Text by CLOT Magazine
Trauma Bar un Kino in Berlin is becoming one of the most exciting venues in the city’s cultural scene thanks to a extremely thrilling programme.
Coming up on January 17, QT UR EA, an installation-oriented multi-dimensional work and exhibition by Mary-Audrey Ramirez and LUKAS8K, will be on view. Combining Ramirez’s sculpture and installation work with the real-time virtual environments of LUKAS8K, they incepted this fantasy world, trapped between an oniric state of our minds and a more materialistic existence. The work incorporates dance, performance, installation, sound and real-time virtual worlds and features collaborators such as choreographer Ali Heffetz and audiovisual artists bod [包家巷], Alza54 and Simon Goff.
The piece will be on show for an 8-week period and aims to transform the venue’s art space into an alien world – a science fiction narrative derived from the mechanics and language of open-world video games. In this game genre, the virtual version of what was known as role games popularised in the 90s, players band together to explore self-perpetuating virtual worlds, creating their own narratives as they battle fantastical creatures and search for loot – in the form of increasingly powerful weapons and items.
The title QT UR EA refers to a place (EA), its civilization (UR), and the perceptible reality (QT). The work’s physical and virtual spaces revolve around ideas of portals through spacetime, microorganisms, decay, and win and loss states designed by and for a human audience.
The opening performance on 17 January 2020 combines installation, costuming, dance, live motion capture and a live sound score. 8 performers will embody different stages of development of QT UR EA, inhabiting the space as creatures oscillating between primal and highly sophisticated expressions in movement. The sensory and immersive nature of the installation and performance creates a living, breathing world. As it transitions into a club night, it eventually encourages spectators to become participants in the work itself. Like the virtual arenas of open-world video games, the work will continue to expand and evolve over its two-month installation. The artists will continue to populate the space with assets that add to and detail the world and larger narrative.
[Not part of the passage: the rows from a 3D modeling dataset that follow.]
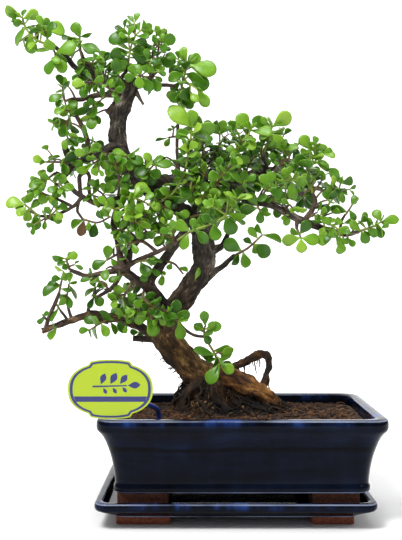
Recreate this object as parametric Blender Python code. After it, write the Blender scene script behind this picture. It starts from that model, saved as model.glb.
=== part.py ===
"""Dwarf jade bonsai in a glazed pot on its tray.

The plant is one woody body (roots, trunk and limbs), with every leafy shoot as a body of its own
that sits on the wood with a hair's gap.  The limbs and shoots were read by eye from the front:
a point is (x, z, y), where x and z are millimetres on the upright plane through the pot's centre,
as the eye sees them, and y is how far behind that plane the point really lies.
"""
import math
import random

import bmesh
import bpy
from mathutils import Matrix, Vector
from mathutils.bvhtree import BVHTree

MM = 0.001
GAP = 0.3                      # clearance between touching pieces, mm

# The eye that the front readings were taken from, mm
EYE = (-35.5, -867.0, 220.0)

# Pot
LIP_X, LIP_Y = 250.0, 180.0    # outer size of the lip
LIP_TOP = 93.4
LIP_WIDTH = 10.0               # flat top of the rolled lip
WALL = 7.0
POT_BOTTOM = 28.5
POT_FLOOR = 36.0
POT_CORNER = 13.0              # corner radius at the lip
POT_FEET_X = ((-107.6, -63.8), (60.0, 101.0))
POT_FOOT_Y = (40.0, 71.0)
POT_SIDE = ((28.5, 15.6), (30.5, 14.0), (34.0, 13.8), (36.8, 15.0), (42.0, 14.5), (50.0, 13.5),
            (57.7, 12.0), (68.0, 9.0), (77.3, 5.0), (82.5, 1.5), (85.0, 0.3), (90.8, 0.0))
DRAIN_X = (-50.0, 50.0)
DRAIN_HOLE = 20.0

# Tray
TRAY_X, TRAY_Y = 242.0, 172.0
TRAY_OFFSET = -5.7             # the tray stands a little left of the pot
TRAY_TOP = 22.5
TRAY_FLOOR = 14.7
TRAY_CORNER = 10.0
TRAY_SIDE = ((7.0, 16.5), (8.5, 15.0), (11.5, 9.0), (14.0, 3.5), (15.2, 1.2), (17.0, 0.0), (20.8, 0.0))
TRAY_FEET_X = ((-109.0, -62.0), (60.0, 97.0))
TRAY_FOOT_Y = (38.0, 66.0)

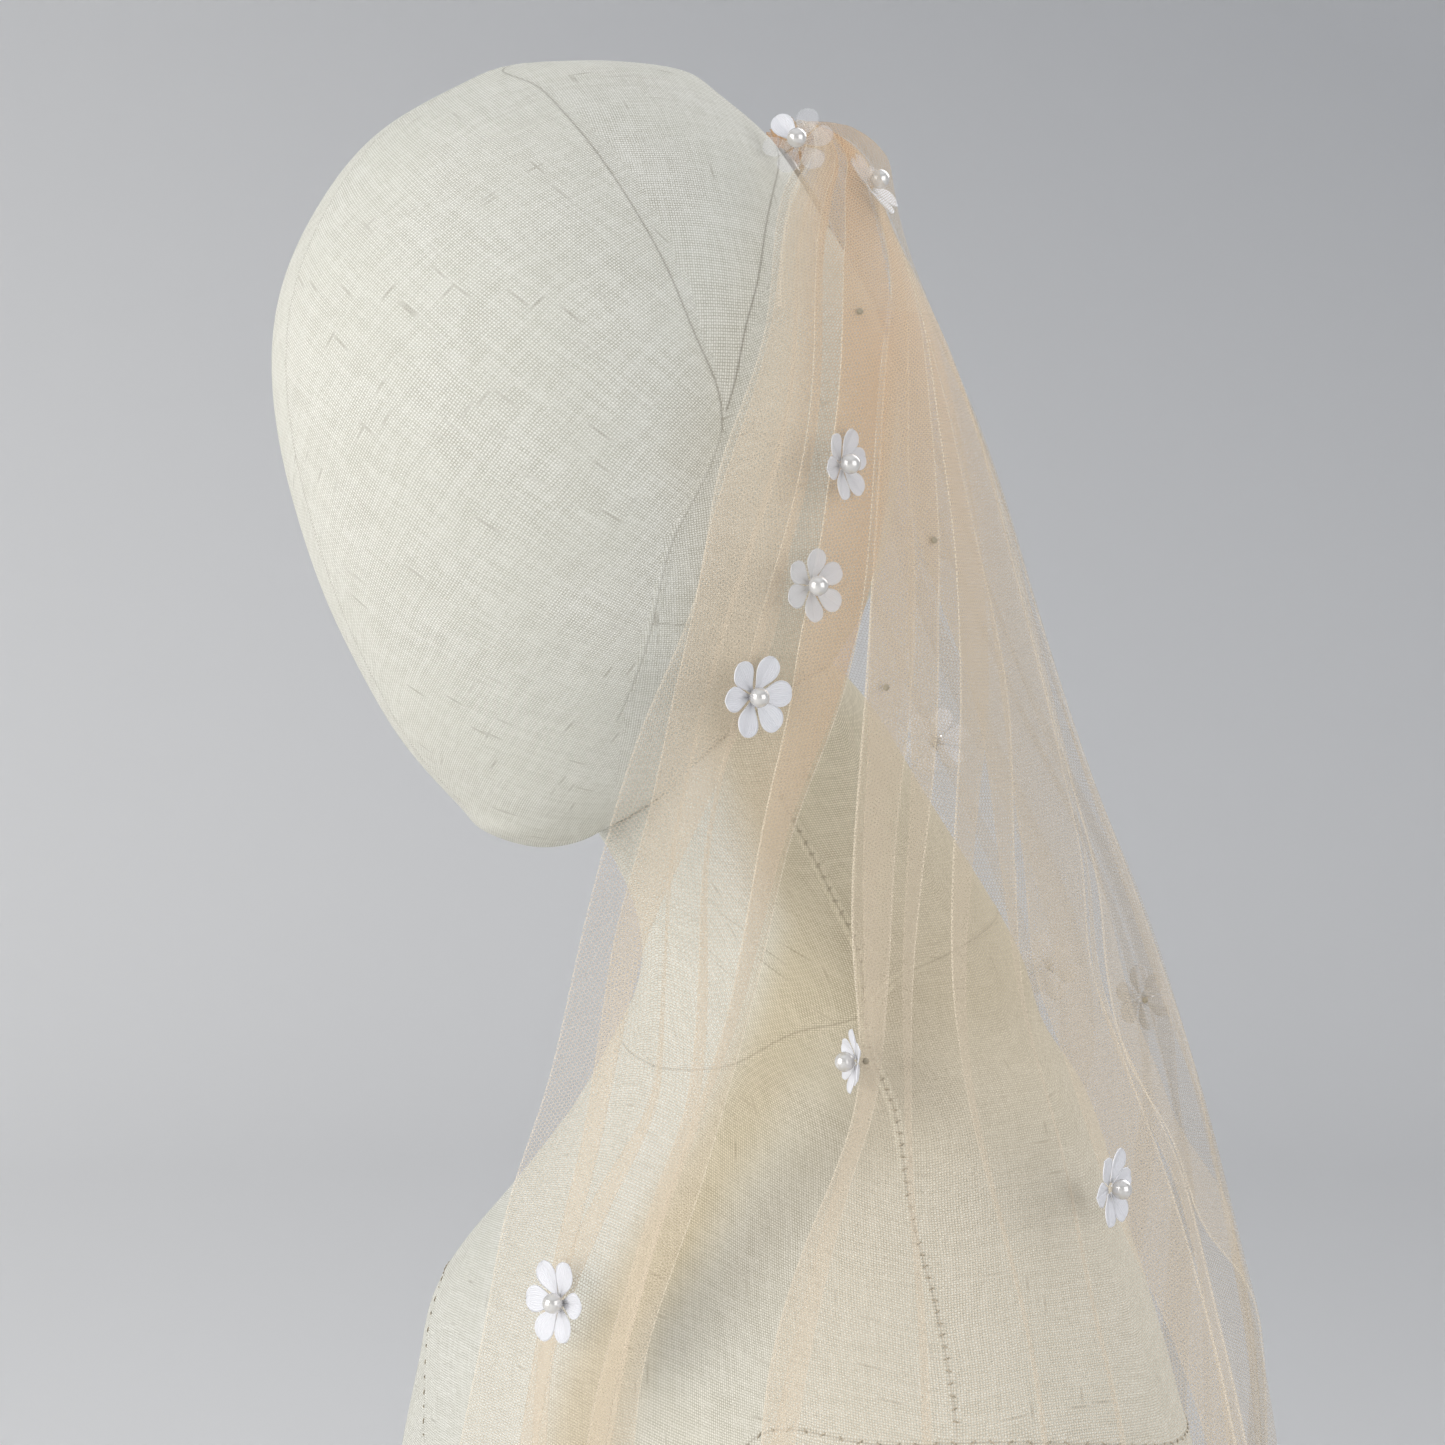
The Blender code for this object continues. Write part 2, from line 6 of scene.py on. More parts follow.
import bpy
import numpy as np
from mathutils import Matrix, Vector

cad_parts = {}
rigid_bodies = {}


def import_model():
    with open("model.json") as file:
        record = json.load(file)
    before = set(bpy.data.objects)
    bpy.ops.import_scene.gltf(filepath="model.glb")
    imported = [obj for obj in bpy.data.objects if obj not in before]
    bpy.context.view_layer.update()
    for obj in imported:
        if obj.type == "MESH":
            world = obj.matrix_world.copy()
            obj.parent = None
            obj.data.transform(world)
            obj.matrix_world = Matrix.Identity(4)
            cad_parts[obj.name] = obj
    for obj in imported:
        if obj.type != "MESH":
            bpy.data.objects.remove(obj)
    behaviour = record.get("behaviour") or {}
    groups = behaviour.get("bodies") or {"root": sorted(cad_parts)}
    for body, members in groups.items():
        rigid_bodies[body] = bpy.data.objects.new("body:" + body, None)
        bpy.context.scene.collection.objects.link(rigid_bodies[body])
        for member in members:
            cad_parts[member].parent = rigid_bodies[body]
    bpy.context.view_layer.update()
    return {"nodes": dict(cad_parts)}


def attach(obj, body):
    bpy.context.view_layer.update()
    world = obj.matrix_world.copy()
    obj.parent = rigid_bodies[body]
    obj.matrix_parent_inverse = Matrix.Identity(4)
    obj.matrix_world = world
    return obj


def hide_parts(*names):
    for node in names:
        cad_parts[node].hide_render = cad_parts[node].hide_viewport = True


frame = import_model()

MM = 0.001
CENTRING = np.array([-7.94, 19.89, 0.0])   # from the tables' axis to the part's own

# Tables shared with the solids, in millimetres -------------------------------------------------

# Head of the form: height, centre along y, half-depth, half-width
HEAD_ROWS = (
    (444.8, -91.7, 8.0, 7.3), (446.7, -91.9, 13.7, 12.5), (449.7, -92.2, 19.5, 17.5),
    (454.0, -89.5, 26.2, 23.5), (459.0, -85.6, 34.5, 30.5), (475.0, -79.3, 55.0, 42.5), (495.0, -74.6, 72.0, 54.0),
    (517.0, -72.8, 84.5, 63.8), (541.0, -73.5, 92.2, 70.8), (571.0, -75.8, 96.6, 75.5),
    (604.0, -79.7, 92.0, 73.0), (634.0, -82.7, 76.0, 61.0), (655.0, -81.0, 59.5, 47.0),
    (669.0, -77.3, 39.0, 30.5), (673.1, -75.6, 31.5, 24.6), (675.7, -74.2, 18.2, 14.2),
)
HEAD_POLES = ((443.7, -91.7), (676.9, -73.2))

# Neck, shoulders and torso, the same way
BODY_ROWS = (
    (0.0, -6.0, 86.0, 117.0), (12.0, -6.0, 88.0, 119.0), (54.0, -7.0, 92.0, 124.0),
    (104.0, -9.0, 102.0, 134.0), (144.0, -11.0, 111.0, 145.0), (174.0, -11.0, 111.0, 160.0),
    (194.0, -10.0, 108.0, 178.0), (211.0, -9.0, 104.0, 188.0), (229.0, -8.0, 100.0, 190.0),
    (247.0, -8.0, 96.0, 187.0), (264.0, -9.5, 92.0, 180.0), (281.0, -10.5, 89.0, 172.0),
    (299.0, -7.5, 85.0, 159.0), (319.0, -1.8, 80.0, 138.0), (339.0, 3.4, 74.0, 118.5),
    (357.0, 7.6, 69.0, 103.0), (373.0, 8.3, 64.0, 89.5), (387.0, 7.0, 60.0, 71.5),
    (401.0, 7.0, 58.0, 61.0), (419.0, 1.5, 56.0, 52.0), (439.0, -10.0, 55.0, 45.5),
    (464.0, -26.0, 54.0, 43.0), (486.0, -36.0, 48.0, 41.5), (500.0, -44.0, 40.0, 38.0),
)
BODY_TOP = (503.0, -46.0)
BODY_SQUARENESS = 2.15
ARM_CUT = 176.5

# Surface that the net hangs on: height at the back and at the sides, centre along y, half-depth
# behind and in front, half-width, fold depth, then the edges in degrees from the back, left
# side positive: front edge and rear edge of the front fall, near and far edge of the back fall
NET_ROWS = (
    (642.5, 656.0, -42.0, 33.0, 24.0, 28.0, 0.45, 62.0, 36.2, 33.0, -60.0),
    (658.0, 666.0, -42.0, 42.0, 30.0, 36.0, 0.75, 64.0, 36.2, 33.0, -60.0),
    (649.0, 649.0, -44.0, 55.0, 28.0, 48.0, 1.0, 74.0, 38.2, 35.5, -61.0),
    (637.0, 637.0, -45.5, 60.0, 28.0, 57.0, 1.4, 86.0, 43.0, 40.6, -63.0),
    (617.0, 617.0, -47.0, 69.0, 35.0, 70.0, 1.9, 97.5, 55.2, 53.2, -66.0),
    (591.0, 591.0, -46.5, 80.0, 50.0, 82.6, 2.4, 107.0, 71.3, 69.4, -71.0),
    (559.0, 559.0, -43.5, 92.0, 76.0, 87.0, 3.0, 114.0, 80.4, 78.6, -74.0),
    (524.0, 524.0, -41.0, 104.0, 97.0, 85.6, 3.4, 114.5, 84.6, 82.6, -76.0),
    (489.0, 489.0, -37.0, 115.0, 107.0, 80.4, 3.8, 121.0, 90.0, 85.0, -78.0),
    (454.0, 454.0, -31.0, 126.0, 110.0, 74.0, 4.2, 128.5, 98.5, 87.8, -80.0),
    (417.0, 417.0, -21.0, 133.0, 113.0, 78.0, 4.6, 139.0, 109.0, 94.0, -80.0),
    (381.0, 381.0, -12.0, 133.0, 116.0, 99.0, 5.0, 151.0, 122.5, 103.0, -80.0),
    (347.0, 347.0, -6.0, 127.0, 120.0, 134.0, 5.4, 163.0, 135.5, 119.5, -79.0),
    (309.0, 309.0, -2.0, 115.0, 124.0, 172.0, 5.8, 170.0, 146.5, 132.0, -76.0),
    (264.0, 264.0, 0.0, 104.0, 128.0, 198.0, 6.3, 175.0, 150.5, 136.5, -74.0),
    (214.0, 214.0, 0.0, 104.0, 134.0, 200.0, 6.8, 176.0, 151.0, 137.0, -73.0),
    (159.0, 159.0, 0.0, 107.0, 138.0, 203.0, 7.2, 176.0, 151.5, 137.0, -72.0),
    (39.0, 39.0, 0.0, 113.0, 140.0, 208.0, 7.6, 176.0, 152.0, 137.0, -72.0),
)
HEIGHT_BACK, HEIGHT_SIDE, CENTRE_Y, BACK, FRONT, HALF, DEPTH = range(7)
FRONT_EDGE, FRONT_END, BACK_EDGE, FAR_EDGE = range(7, 11)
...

The accompanying program includes musical and club programming, a live podcast hosted by NEW MODELS, talks on permaculture, and a feminist gaming night. The closing performance on 14 March 2020 will include a concert by Simon Goff & bod [包家巷], whose requiem will signify the end game after the defeat of a boss character, a classic video game move. This will be followed by a looting event in which visitors invade the loot space to take artefacts, created by the artists during the two months. A guidebook publication and soundtrack will further expand upon the narrative, as well as document events featured over the course of the installation.
In a world where the levels and layers of complexity in our everyday lives, our societies and in our virtual existence can’t stop increasing and where multidisciplinarity and interconnectedness are becoming la raison d’etre, this feels like the ultimate meta artwork for the 22nd century that’s to come.